* TASK STATEMENT:
Word for word, restate every line of the material.
--- Begin GIVEN INFORMATION ---
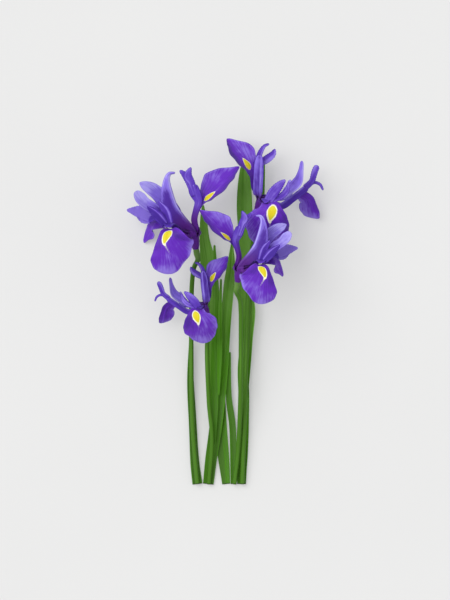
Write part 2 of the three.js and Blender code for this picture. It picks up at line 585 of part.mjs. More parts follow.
// One bloom: the falls with their tube, the standards with their sleeve, the style with its arms.
function addBloom({ name, kind, foot, scale, flat, mirror, turn }) {
  const origin = vector(foot);
  const angle = turn * Math.PI / 180;
  const place = (p) => {
    const x = p.x * Math.cos(angle) - p.y * Math.sin(angle);
    const y = p.x * Math.sin(angle) + p.y * Math.cos(angle);
    return new THREE.Vector3(x * mirror, y, p.z);
  };
  const squeeze = (p) => place(p).multiply(new THREE.Vector3(scale, scale, scale * flat));
  const axis = squeeze(vector(kind.axis)).normalize();
  const spokes = kind.spokes.map((spoke) => {
    const out = squeeze(vector(spoke));
    return out.addScaledVector(axis, -out.dot(axis)).normalize();
  });
  const placeRow = (row) => {
    const p = squeeze(vector(row)).add(origin);
    const f = place(vector(row, 6));
    const [left, right] = mirror > 0 ? [row[3], row[4]] : [row[4], row[3]];
    return [p.x, p.y, p.z, left * scale, right * scale, row[5], f.x, f.y, f.z];
  };
  const rootRow = (out, height, radius, width) => {
    const p = origin.clone();
    p.addScaledVector(axis, height * scale);
    p.addScaledVector(out, radius * scale);
    const f = out.clone().negate();
    return [p.x, p.y, p.z, width * scale, width * scale, 0.4, f.x, f.y, f.z];
  };
  const solids = (grow) => {
    const petal = (out, root, rows, across = 4) => toManifold(bladeSolid(
      [...root.map(([h, r, w]) => rootRow(out, h, r, w)), ...rows.map(placeRow)],
      PETAL_THICKNESS, across, undefined, ROOT_GATHER, grow));
    let falls = ringSolid(
      origin, axis, TUBE_RADIUS * scale, TUBE_BORE * scale, 0.3, TUBE_LENGTH * scale);
    kind.falls.forEach((rows, k) => {
      falls = falls.add(petal(spokes[k], FALL_ROOT, rows));
    });
    let standards = ringSolid(
      origin, axis, SLEEVE_RADIUS * scale, SLEEVE_BORE * scale, 0.6, TUBE_LENGTH * scale);
    kind.standards.forEach((rows, k) => {
      standards = standards.add(petal(spokes[k].clone().negate(), STANDARD_ROOT, rows));
    });
    let styles = rodSolid(origin, axis, STYLE_RADIUS * scale, 0.6, TUBE_LENGTH * scale);
    kind.styles.forEach(({ arm, lobes }, k) => {
      styles = styles.add(petal(spokes[k], ARM_ROOT, arm, 2));
      for (const lobe of lobes) {
        const rows = lobe.map(placeRow);
        const solid = bladeSolid(rows, PETAL_THICKNESS, 2, undefined, 1, grow);
        styles = styles.add(toManifold(solid));
      }
    });
    return { falls, standards, styles };
  };
  const exact = solids(0);
  const grown = solids(CLEARANCE);
  const standards = exact.standards.subtract(grown.styles);
  const falls = exact.falls.subtract(grown.standards).subtract(grown.styles);
  addMesh(`${name}_falls`, falls, COLOURS.fall, 0.6);
  addMesh(`${name}_standards`, standards, COLOURS.standard, 0.6);
  addMesh(`${name}_styles`, exact.styles, COLOURS.style, 0.6);

  const path = STEMS[name].map((p) => [...p, STEM_RADIUS * scale ** 0.5]);
  for (const [below, radius] of [[12, STEM_RADIUS * 1.1], [5, OVARY_RADIUS], [0.3, OVARY_RADIUS * 0.95]]) {
    const p = origin.clone().addScaledVector(axis, -below * scale);
    path.push([p.x, p.y, p.z, radius * scale]);
  }
  addMesh(`${name}_stem`, toManifold(stalkSolid(path, STEM_SIDES, 13)), COLOURS.stem, 0.55);
}

BLOOMS.forEach(addBloom);

for (const [name, rows] of Object.entries(LEAVES)) {
  addMesh(name, toManifold(bladeSolid(rows, LEAF_THICKNESS, 4, 12)), COLOURS.leaf, 0.5);
}

export default group;
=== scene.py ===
import math

import bpy
import numpy as np
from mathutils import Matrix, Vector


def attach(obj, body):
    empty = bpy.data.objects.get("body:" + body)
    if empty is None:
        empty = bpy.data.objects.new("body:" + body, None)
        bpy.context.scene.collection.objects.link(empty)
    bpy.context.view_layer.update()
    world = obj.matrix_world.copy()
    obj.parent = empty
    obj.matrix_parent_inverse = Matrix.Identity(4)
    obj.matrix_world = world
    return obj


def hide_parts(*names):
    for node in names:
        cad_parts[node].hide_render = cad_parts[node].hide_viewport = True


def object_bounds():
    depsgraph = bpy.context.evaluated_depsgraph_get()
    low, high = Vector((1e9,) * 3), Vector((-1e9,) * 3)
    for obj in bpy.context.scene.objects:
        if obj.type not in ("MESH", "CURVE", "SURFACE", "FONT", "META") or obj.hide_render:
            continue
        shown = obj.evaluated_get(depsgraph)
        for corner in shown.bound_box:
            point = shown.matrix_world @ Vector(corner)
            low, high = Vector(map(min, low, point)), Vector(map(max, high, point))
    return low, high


bl_info = {
    "name": "Bunch of cut irises",
    "version": (1, 0, 0),
    "blender": (4, 5, 0),
    "location": "View3D > Sidebar > Irises",
    "description": "Grows the petals, stems and leaves of four cut irises round their packed solids",
    "category": "Object",
}

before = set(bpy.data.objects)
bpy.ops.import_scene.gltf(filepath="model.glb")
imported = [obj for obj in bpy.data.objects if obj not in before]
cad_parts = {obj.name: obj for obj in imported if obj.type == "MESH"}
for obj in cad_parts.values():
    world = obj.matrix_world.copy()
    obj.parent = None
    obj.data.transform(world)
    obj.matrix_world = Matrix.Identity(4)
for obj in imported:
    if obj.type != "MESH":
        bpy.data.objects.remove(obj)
CAD_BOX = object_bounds()

# Rows and feet are written in millimetres, as the solids' are, and turned into metres where they are placed.
MM = 0.001


def srgb(red, green, blue):
    """A colour given in the usual 0 to 255, as the linear light that materials hold."""
    share = np.array([red, green, blue]) / 255
    linear = np.where(share > 0.04045, ((share + 0.055) / 1.055) ** 2.4, share / 12.92)
    return tuple(float(value) for value in linear)


# ---------------------------------------------------------------------------------------------
# The flowers' plan. Each row of a petal: x, y, z, width to the left, width to the right, cup, facing x, y,
# z. Seen along the petal from its root with the facing side up, left is the left hand. The cup is the angle
# in radians through which each half turns towards the facing side. A row that gives no facing keeps that of
# the row before it. Petal rows are measured from the bloom's foot.
# ---------------------------------------------------------------------------------------------

# Where a petal leaves the tube: height up the tube, distance from its axis, half width.
FALL_ROOT = ((6, 3.8, 2.6), (12, 4.4, 4.2), (15.5, 7.2, 5.6))
STANDARD_ROOT = ((7, 2.35, 1.1), (12.5, 2.5, 1.1), (16.5, 3.2, 1.8))
ARM_ROOT = ((8, 0.4, 0.9), (13, 1.2, 0.9), (17, 4.5, 1.5))

STEM_RADIUS = 2.3
OVARY_RADIUS = 3.1
TUBE_RADIUS = 4.7
TUBE_LENGTH = 13
STYLE_RADIUS = 1.5

# A leaf whose first row has a lower y than this starts at the cut through the bunch.
CUT_LEVEL = -170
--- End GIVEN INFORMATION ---
* ANSWER BELOW:
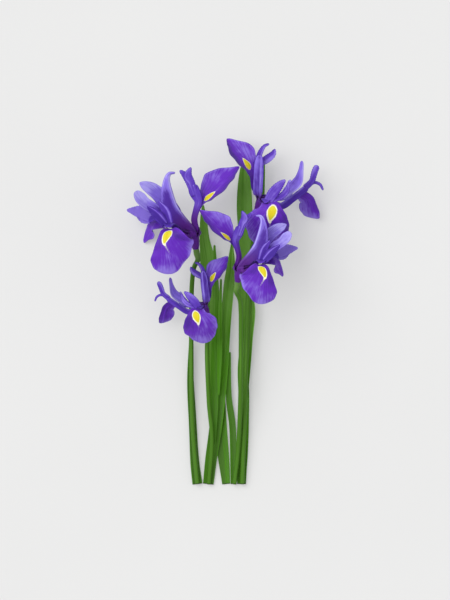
Write part 2 of the three.js and Blender code for this picture. It picks up at line 585 of part.mjs. More parts follow.
// One bloom: the falls with their tube, the standards with their sleeve, the style with its arms.
function addBloom({ name, kind, foot, scale, flat, mirror, turn }) {
  const origin = vector(foot);
  const angle = turn * Math.PI / 180;
  const place = (p) => {
    const x = p.x * Math.cos(angle) - p.y * Math.sin(angle);
    const y = p.x * Math.sin(angle) + p.y * Math.cos(angle);
    return new THREE.Vector3(x * mirror, y, p.z);
  };
  const squeeze = (p) => place(p).multiply(new THREE.Vector3(scale, scale, scale * flat));
  const axis = squeeze(vector(kind.axis)).normalize();
  const spokes = kind.spokes.map((spoke) => {
    const out = squeeze(vector(spoke));
    return out.addScaledVector(axis, -out.dot(axis)).normalize();
  });
  const placeRow = (row) => {
    const p = squeeze(vector(row)).add(origin);
    const f = place(vector(row, 6));
    const [left, right] = mirror > 0 ? [row[3], row[4]] : [row[4], row[3]];
    return [p.x, p.y, p.z, left * scale, right * scale, row[5], f.x, f.y, f.z];
  };
  const rootRow = (out, height, radius, width) => {
    const p = origin.clone();
    p.addScaledVector(axis, height * scale);
    p.addScaledVector(out, radius * scale);
    const f = out.clone().negate();
    return [p.x, p.y, p.z, width * scale, width * scale, 0.4, f.x, f.y, f.z];
  };
  const solids = (grow) => {
    const petal = (out, root, rows, across = 4) => toManifold(bladeSolid(
      [...root.map(([h, r, w]) => rootRow(out, h, r, w)), ...rows.map(placeRow)],
      PETAL_THICKNESS, across, undefined, ROOT_GATHER, grow));
    let falls = ringSolid(
      origin, axis, TUBE_RADIUS * scale, TUBE_BORE * scale, 0.3, TUBE_LENGTH * scale);
    kind.falls.forEach((rows, k) => {
      falls = falls.add(petal(spokes[k], FALL_ROOT, rows));
    });
    let standards = ringSolid(
      origin, axis, SLEEVE_RADIUS * scale, SLEEVE_BORE * scale, 0.6, TUBE_LENGTH * scale);
    kind.standards.forEach((rows, k) => {
      standards = standards.add(petal(spokes[k].clone().negate(), STANDARD_ROOT, rows));
    });
    let styles = rodSolid(origin, axis, STYLE_RADIUS * scale, 0.6, TUBE_LENGTH * scale);
    kind.styles.forEach(({ arm, lobes }, k) => {
      styles = styles.add(petal(spokes[k], ARM_ROOT, arm, 2));
      for (const lobe of lobes) {
        const rows = lobe.map(placeRow);
        const solid = bladeSolid(rows, PETAL_THICKNESS, 2, undefined, 1, grow);
        styles = styles.add(toManifold(solid));
      }
    });
    return { falls, standards, styles };
  };
  const exact = solids(0);
  const grown = solids(CLEARANCE);
  const standards = exact.standards.subtract(grown.styles);
  const falls = exact.falls.subtract(grown.standards).subtract(grown.styles);
  addMesh(`${name}_falls`, falls, COLOURS.fall, 0.6);
  addMesh(`${name}_standards`, standards, COLOURS.standard, 0.6);
  addMesh(`${name}_styles`, exact.styles, COLOURS.style, 0.6);

  const path = STEMS[name].map((p) => [...p, STEM_RADIUS * scale ** 0.5]);
  for (const [below, radius] of [[12, STEM_RADIUS * 1.1], [5, OVARY_RADIUS], [0.3, OVARY_RADIUS * 0.95]]) {
    const p = origin.clone().addScaledVector(axis, -below * scale);
    path.push([p.x, p.y, p.z, radius * scale]);
  }
  addMesh(`${name}_stem`, toManifold(stalkSolid(path, STEM_SIDES, 13)), COLOURS.stem, 0.55);
}

BLOOMS.forEach(addBloom);

for (const [name, rows] of Object.entries(LEAVES)) {
  addMesh(name, toManifold(bladeSolid(rows, LEAF_THICKNESS, 4, 12)), COLOURS.leaf, 0.5);
}

export default group;
=== scene.py ===
import math

import bpy
import numpy as np
from mathutils import Matrix, Vector


def attach(obj, body):
    empty = bpy.data.objects.get("body:" + body)
    if empty is None:
        empty = bpy.data.objects.new("body:" + body, None)
        bpy.context.scene.collection.objects.link(empty)
    bpy.context.view_layer.update()
    world = obj.matrix_world.copy()
    obj.parent = empty
    obj.matrix_parent_inverse = Matrix.Identity(4)
    obj.matrix_world = world
    return obj


def hide_parts(*names):
    for node in names:
        cad_parts[node].hide_render = cad_parts[node].hide_viewport = True


def object_bounds():
    depsgraph = bpy.context.evaluated_depsgraph_get()
    low, high = Vector((1e9,) * 3), Vector((-1e9,) * 3)
    for obj in bpy.context.scene.objects:
        if obj.type not in ("MESH", "CURVE", "SURFACE", "FONT", "META") or obj.hide_render:
            continue
        shown = obj.evaluated_get(depsgraph)
        for corner in shown.bound_box:
            point = shown.matrix_world @ Vector(corner)
            low, high = Vector(map(min, low, point)), Vector(map(max, high, point))
    return low, high


bl_info = {
    "name": "Bunch of cut irises",
    "version": (1, 0, 0),
    "blender": (4, 5, 0),
    "location": "View3D > Sidebar > Irises",
    "description": "Grows the petals, stems and leaves of four cut irises round their packed solids",
    "category": "Object",
}

before = set(bpy.data.objects)
bpy.ops.import_scene.gltf(filepath="model.glb")
imported = [obj for obj in bpy.data.objects if obj not in before]
cad_parts = {obj.name: obj for obj in imported if obj.type == "MESH"}
for obj in cad_parts.values():
    world = obj.matrix_world.copy()
    obj.parent = None
    obj.data.transform(world)
    obj.matrix_world = Matrix.Identity(4)
for obj in imported:
    if obj.type != "MESH":
        bpy.data.objects.remove(obj)
CAD_BOX = object_bounds()

# Rows and feet are written in millimetres, as the solids' are, and turned into metres where they are placed.
MM = 0.001


def srgb(red, green, blue):
    """A colour given in the usual 0 to 255, as the linear light that materials hold."""
    share = np.array([red, green, blue]) / 255
    linear = np.where(share > 0.04045, ((share + 0.055) / 1.055) ** 2.4, share / 12.92)
    return tuple(float(value) for value in linear)


# ---------------------------------------------------------------------------------------------
# The flowers' plan. Each row of a petal: x, y, z, width to the left, width to the right, cup, facing x, y,
# z. Seen along the petal from its root with the facing side up, left is the left hand. The cup is the angle
# in radians through which each half turns towards the facing side. A row that gives no facing keeps that of
# the row before it. Petal rows are measured from the bloom's foot.
# ---------------------------------------------------------------------------------------------

# Where a petal leaves the tube: height up the tube, distance from its axis, half width.
FALL_ROOT = ((6, 3.8, 2.6), (12, 4.4, 4.2), (15.5, 7.2, 5.6))
STANDARD_ROOT = ((7, 2.35, 1.1), (12.5, 2.5, 1.1), (16.5, 3.2, 1.8))
ARM_ROOT = ((8, 0.4, 0.9), (13, 1.2, 0.9), (17, 4.5, 1.5))

STEM_RADIUS = 2.3
OVARY_RADIUS = 3.1
TUBE_RADIUS = 4.7
TUBE_LENGTH = 13
STYLE_RADIUS = 1.5

# A leaf whose first row has a lower y than this starts at the cut through the bunch.
CUT_LEVEL = -170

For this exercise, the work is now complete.